Submitted by puput on Tue, 12/22/2009 - 03:44

Raising outside equity capital is one of the major financial decisions at the discretion of top managers. Received theory suggests that managerial discretion in the timing and pricing of equity offerings impacts shareholder value (e.g. Akerlof (1970), and Myers and Majluf (1984)). Myers and Majluf's model rests critically on the assumption that managers act in the interest of existing, or 'old,' shareholders, which invites the question of how managerial incentives affect corporate equity financing policies. To date, empirical tests of the theory have given little consideration to this important issue. We reason that the incentive for managers to maximize the benefit accruing to the ’old’ shareholders from the new equity offer depends on the degree of alignment between the goals of managers and those of existing shareholders. This study examines the link between managerial incentives and the equity issue decision, and develops implications for cross-sectional variation in the market response to seasoned equity offerings (SEOs).

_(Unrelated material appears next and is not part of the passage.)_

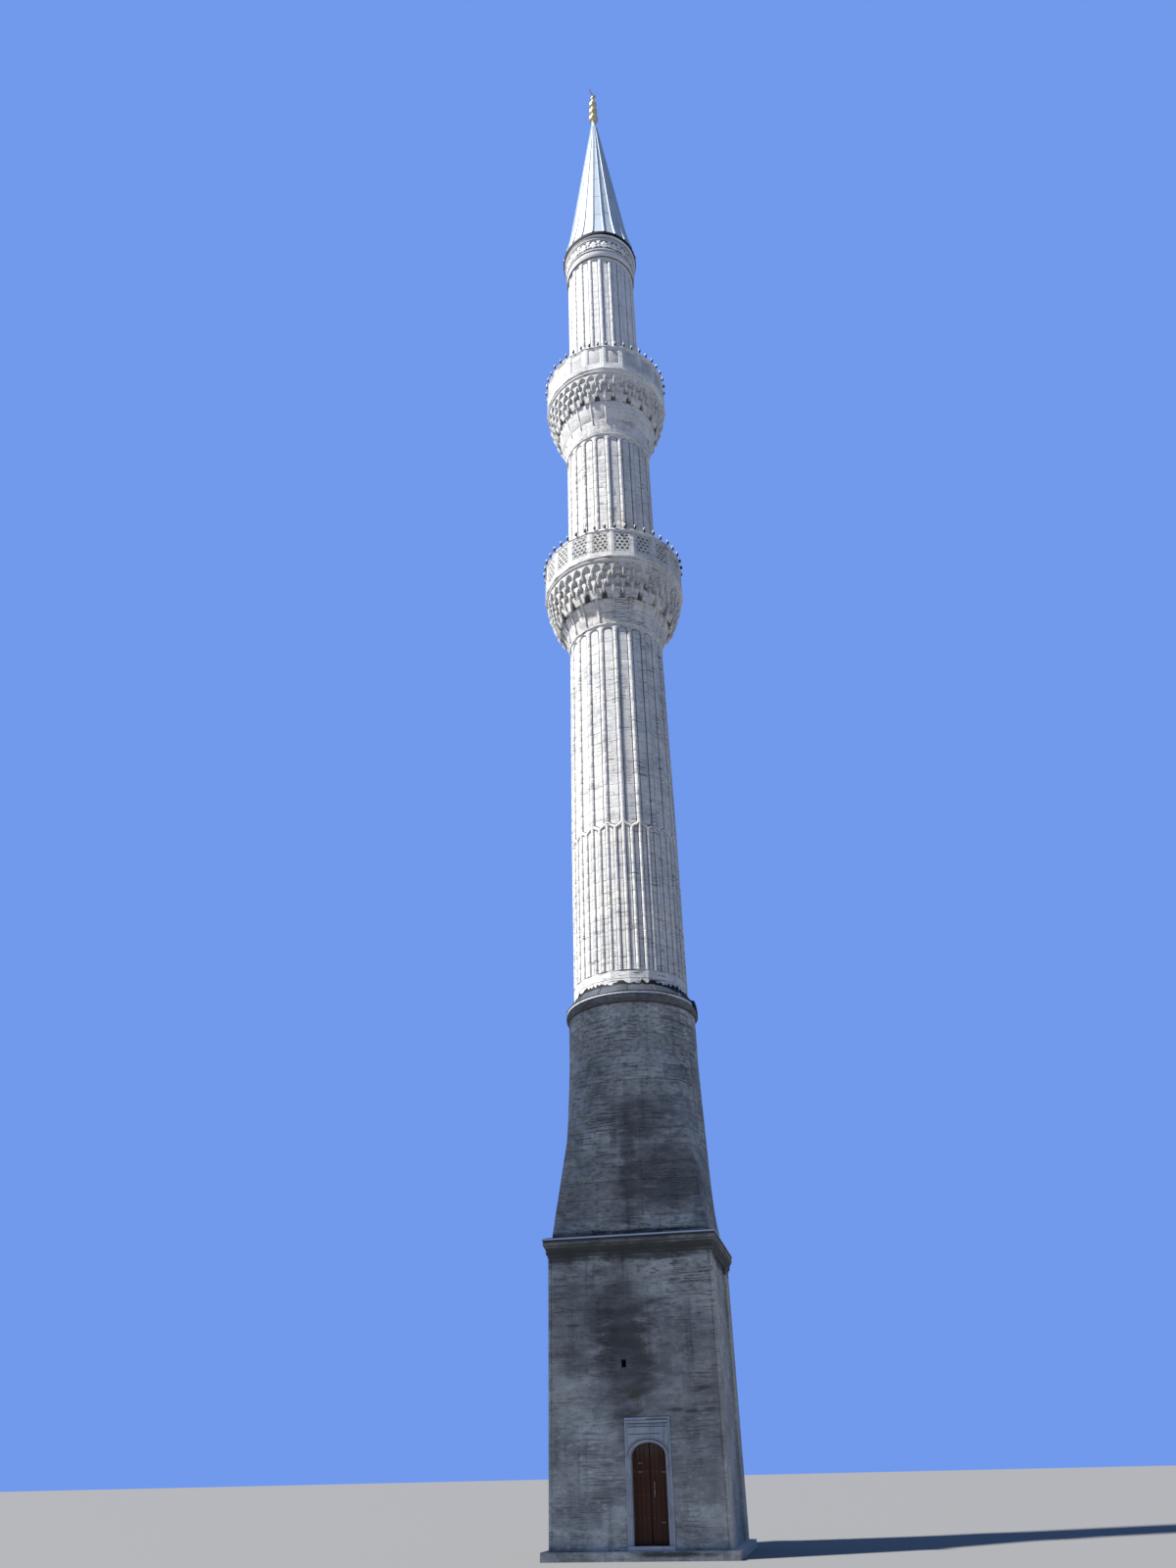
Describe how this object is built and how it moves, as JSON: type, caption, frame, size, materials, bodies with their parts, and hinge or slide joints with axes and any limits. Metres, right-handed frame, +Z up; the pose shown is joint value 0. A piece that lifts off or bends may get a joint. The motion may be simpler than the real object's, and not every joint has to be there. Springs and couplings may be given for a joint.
{
  "type": "half-size scale model of a stone minaret with balconies",
  "caption": "Half-size model of a stone minaret: square base with a door, ribbed round shaft, corbelled balconies, lead cone cap and gilt crescent finial.",
  "frame": {"origin": "middle of the flat underside of the plinth, on the tower axis", "axes": "+Z up the tower, -Y out of the face with the door, +X to the right of that face"},
  "size_m": [2.3448, 2.3448, 30.256],
  "materials": {
    "shaft_stone": "dressed pale limestone, matt",
    "base_stone": "weathered grey limestone with dark water stains, matt",
    "marble": "worn blue-grey marble, honed",
    "door_wood": "dark brown stained boards, satin",
    "iron": "old wrought iron, dull",
    "lead": "pale blue-grey sheet lead, satin",
    "dark_lead": "dark oxidised lead edge, matt",
    "gilt": "gilded copper, bright"
  },
  "bodies": {
    "masonry": {"plinth_course": "base_stone", "chamber_floor": "base_stone", "front_wall_left": "base_stone", "front_wall_right": "base_stone", "front_wall_over_door": "base_stone", "side_wall_left": "base_stone", "side_wall_right": "base_stone", "back_wall": "base_stone", "door_lintel": "base_stone", "door_surround": "marble", "door_threshold": "marble", "base_cornice": "base_stone", "transition": "base_stone", "shaft_ring": "base_stone", "ring_flashing": "dark_lead", "shaft_foot": "shaft_stone", "lower_shaft_close_ribs": "shaft_stone", "lower_shaft": "shaft_stone", "carved_band": "shaft_stone", "eave_cornice": "shaft_stone", "eave_rim": "dark_lead", "cap": "lead", "finial_collar": "lead", "finial_large_jar": "gilt", "finial_middle_jar": "gilt", "finial_small_jar": "gilt", "finial_crescent": "gilt", "middle_shaft": "shaft_stone", "upper_shaft": "shaft_stone", "lower_corbel_bell": "shaft_stone", "lower_corbel_course_1": "shaft_stone", "lower_corbel_course_2": "shaft_stone", "lower_balcony_floor": "shaft_stone", "lower_parapet": "shaft_stone", "lower_coping": "shaft_stone", "lower_balcony_door": "door_wood", "upper_corbel_bell": "shaft_stone", "upper_corbel_course_1": "shaft_stone", "upper_corbel_course_2": "shaft_stone", "upper_balcony_floor": "shaft_stone", "upper_parapet": "shaft_stone", "upper_coping": "shaft_stone", "upper_balcony_door": "door_wood"},
    "left_leaf": {"door_leaf_left": "door_wood"},
    "right_leaf": {"door_leaf_right": "door_wood", "door_pull": "iron"}
  },
  "joints": [
    {"name": "left_leaf_hinge", "type": "hinge", "parent": "masonry", "child": "left_leaf", "pos_m": [-0.06, -0.855, 0.13], "axis": [0, 0, 1], "range_deg": [0, 90]},
    {"name": "right_leaf_hinge", "type": "hinge", "parent": "masonry", "child": "right_leaf", "pos_m": [0.32, -0.855, 0.13], "axis": [0, 0, -1], "range_deg": [0, 90]}
  ]
}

The recent surge in interest in the link between executive compensation and major discretionary managerial decisions, such as corporate investments and dis-investments (see e.g., Datta, Iskandar-Datta, and Raman (2001), and Mehran, Nogler, and Schwartz (1998)) has accentuated the importance of internal control mechanisms in determining the information content of equity offerings. Given these recent evidence linking executive compensation and corporate investment decisions, managerial compensation is expected to have important implications for corporate financing decisions as well.